Mortgage Rates in the Past, Present, and Future

If you plan to buy a home this year, you're definitely keeping an eye on mortgage rates Because mortgage rates affect what you can afford when you take out a home loan – and affordability is a concern today – it's a good time to look at the big picture of where mortgage rates have been historically compared to where they are currently. Aside from that, understanding their relationship with inflation is critical for predicting where mortgage rates will be in the near future.

Giving Context to the Sticker Shock

Freddie Mac has been tracking the 30-year fixed mortgage rate since April of 1971. Every week, they release the results of their Primary Mortgage Market Survey, which averages mortgage application data from lenders across the country (see graph below):

Mortgage rates have risen dramatically since the beginning of last year, as shown on the right side of the graph. Even with that increase, today's rates are still lower than the 52-year average. While that historical perspective is useful, purchasers have become accustomed to mortgage rates ranging between 3% and 5%, which has been the case for the past 15 years.

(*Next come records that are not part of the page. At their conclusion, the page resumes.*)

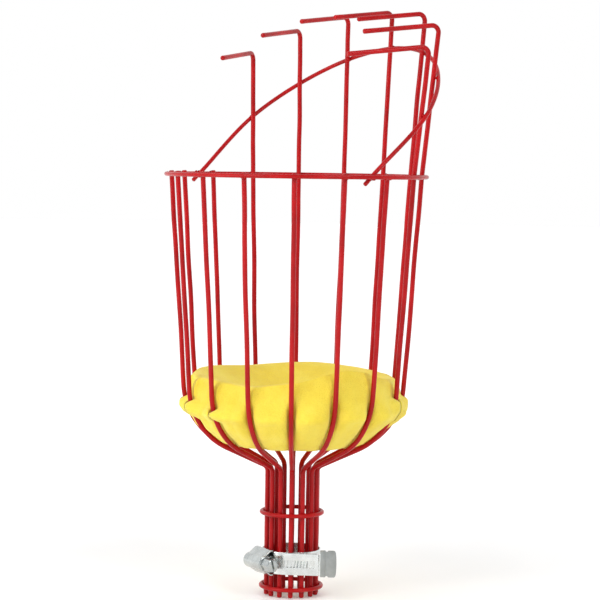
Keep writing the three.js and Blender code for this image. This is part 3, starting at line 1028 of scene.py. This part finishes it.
def make_sky():
    """A white studio whose near side, behind the camera's usual place, is a darker grey."""
    world = bpy.data.worlds.new("studio")
    world.use_nodes = True
    nodes, links = world.node_tree.nodes, world.node_tree.links
    towards = nodes.new("ShaderNodeVectorMath")
    towards.operation = "DOT_PRODUCT"
    links.new(nodes.new("ShaderNodeTexCoord").outputs["Generated"], towards.inputs[0])
    dark_side = CAMERA_AZIMUTH + math.radians(12)
    towards.inputs[1].default_value = (math.sin(dark_side), -math.cos(dark_side), 0.35)
    sky = ramp(nodes, links, towards.outputs["Value"], [
        (0.0, (1.0, 1.0, 1.0)), (0.35, (0.80, 0.80, 0.80)),
        (0.62, (0.20, 0.21, 0.21)), (0.80, (0.45, 0.46, 0.46)),
    ])
    links.new(sky, nodes["Background"].inputs["Color"])
    nodes["Background"].inputs["Strength"].default_value = 1.0
    bpy.context.scene.world = world


def make_camera():
    a, e = CAMERA_AZIMUTH, CAMERA_ELEVATION
    right = Vector((math.cos(a), math.sin(a), 0))
    back = Vector((math.sin(a) * math.cos(e), -math.cos(a) * math.cos(e), math.sin(e)))
    up = back.cross(right)
    roll_right = right * math.cos(CAMERA_ROLL) - up * math.sin(CAMERA_ROLL)
    roll_up = up * math.cos(CAMERA_ROLL) + right * math.sin(CAMERA_ROLL)
    target = right * CAMERA_SIDE + Vector((0, 0, CAMERA_HEIGHT))
    data = bpy.data.cameras.new("camera")
    data.sensor_width = 36
    data.lens = LENS
    data.clip_end = 50
    camera = bpy.data.objects.new("camera", data)
    axes = Matrix((roll_right, roll_up, back)).transposed().to_4x4()
    camera.matrix_world = Matrix.Translation((target + back * CAMERA_DISTANCE) * MM) @ axes
    bpy.context.scene.collection.objects.link(camera)
    bpy.context.scene.camera = camera


# ---------------------------------------------------------------- the whole

paint = red_paint()
plate_zinc = zinc("zinc_plate_satin", (0.74, 0.77, 0.765), 0.20, (1, 1, 14))
# Painted shade: the housing's zinc is a darker copy of the band's, standing in for the dark reflections on
# the barrel
housing_zinc = zinc("zinc_housing_painted_shade", (0.56, 0.59, 0.585), 0.20, (14, 1, 1))
# Painted shade: the tab's zinc is a darker copy of the band's, because the tab faces a darker side of the
# studio. It is also rougher.
rough_shaded_zinc = zinc("zinc_plate_rough_painted_shade", (0.40, 0.42, 0.415), 0.42, (1, 1, 14))
screw_zinc = zinc("zinc_screw_bright", (0.52, 0.55, 0.55), 0.22, (14, 1, 1))

make_cage(paint)
make_ring("rim_ring_wire", "rim_ring", RIM_WIRE_RADIUS + TOUCH, RIM_HEIGHT, paint)
for place, height in NECK_RING_HEIGHTS.items():
    make_ring(f"neck_ring_wire_{place}", f"neck_ring_{place}", NECK_RADIUS + TOUCH, height, paint)
make_hoop(paint)
make_cushion(yellow_foam())
make_band(plate_zinc, rough_shaded_zinc)
make_housing(housing_zinc)
make_screw(screw_zinc)
make_camera()
make_studio()
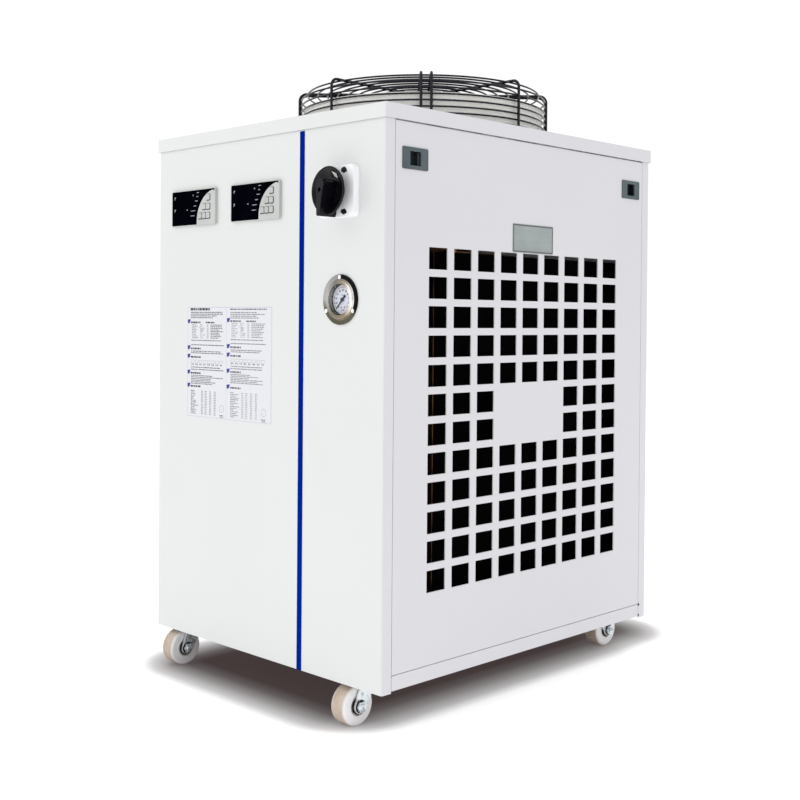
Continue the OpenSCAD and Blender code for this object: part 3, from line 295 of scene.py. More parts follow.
def turned_steel(name):
    """Polished steel with turning marks round the gauge's axis, with reflections painted into its
    colour, which changes round the flange and the raised ring.
    """
    f = Finish(name)
    x, _, z = (c * MM for c in front_centre("gauge_dial"))
    place = f.axes(f.place)
    u = f.math("SUBTRACT", place["X"], x)
    v = f.math("SUBTRACT", place["Z"], z)
    radius = f.math("SQRT", f.math("ADD", f.math("MULTIPLY", u, u), f.math("MULTIPLY", v, v)))
    turn = f.math("ADD", f.math("DIVIDE", f.math("ARCTAN2", v, u), 2 * math.pi), 0.5)
    rings = f.tree.nodes.new("ShaderNodeTexNoise")
    rings.noise_dimensions = "1D"
    f.plug(radius, rings.inputs["W"])
    f.plug(2600.0, rings.inputs["Scale"])
    # Painted reflection: light and dark bands round the flange, black from the lower right round to the
    # top.
    flange = f.ramp(
        turn,
        (0.0, (0.42, 0.41, 0.40)),
        (0.06, (0.16, 0.14, 0.10)),
        (0.20, (0.10, 0.095, 0.07)),
        (0.40, (0.13, 0.12, 0.09)),
        (0.42, (0.008, 0.008, 0.009)),
        (0.74, (0.008, 0.008, 0.009)),
        (0.77, (0.30, 0.29, 0.29)),
        (0.92, (0.46, 0.45, 0.46)),
    )
    # Painted reflection on the raised ring: grey, brown and dark round most of it, with a near-white
    # painted highlight on the right.
    ring = f.ramp(
        turn,
        (0.0, (0.50, 0.49, 0.46)),
        (0.15, (0.22, 0.20, 0.16)),
        (0.33, (0.30, 0.23, 0.16)),
        (0.45, (0.86, 0.84, 0.80)),
        (0.58, (0.95, 0.94, 0.92)),
        (0.68, (0.34, 0.28, 0.22)),
        (0.80, (0.22, 0.20, 0.18)),
        (0.95, (0.50, 0.49, 0.46)),
    )
    on_ring = f.spread(radius, 1.0, 0.0, GAUGE_RING_R * MM, (GAUGE_RING_R + 0.6) * MM)
    f.put(
        Base_Color=f.mix(on_ring, flange, ring),
        Metallic=1.0,
        Roughness=f.spread(rings.outputs[0], 0.10, 0.2),
    )
    return f.soften(0.3).bump(rings.outputs[0], 0.004).material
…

That's significant because it explains why the recent increase in rates may have you feeling sticker shock despite the fact that they're close to their long-term average. While many buyers have adjusted to the higher rates over the last year, a slightly lower rate would be a welcome sight. To see if that is a feasible prospect, consider inflation.

Where Could Mortgage Rates Go in the Future? 

The Federal Reserve has been working hard to lower inflation since early 2022. That’s significant because, historically, there’s been a connection between inflation and mortgage rates (see graph below):

This graph shows a pretty reliable relationship between inflation and mortgage rates. Looking at the left side of the graph, each time inflation moves significantly (shown in blue), mortgage rates follow suit shortly after (shown in green).

The circled portion of the graph points out the most recent spike in inflation, with mortgage rates following closely behind. As inflation has moderated a bit this year, mortgage rates haven’t yet made a similar move.

That means, if history is any indicator, the market is expecting mortgage rates to follow inflation and fall. It's impossible to anticipate where mortgage rates will go with certainty, but with inflation decreasing, mortgage rates falling in the near future would fit a well-established trend. 

Bottom Line

To understand where mortgage rates may be headed, it's useful to look at where they've been in the past. There is a definite relationship between inflation and mortgage rates, and if that historical pattern remains true, the recent drop in inflation may reflect well for the future of mortgage rates and your homeownership objectives.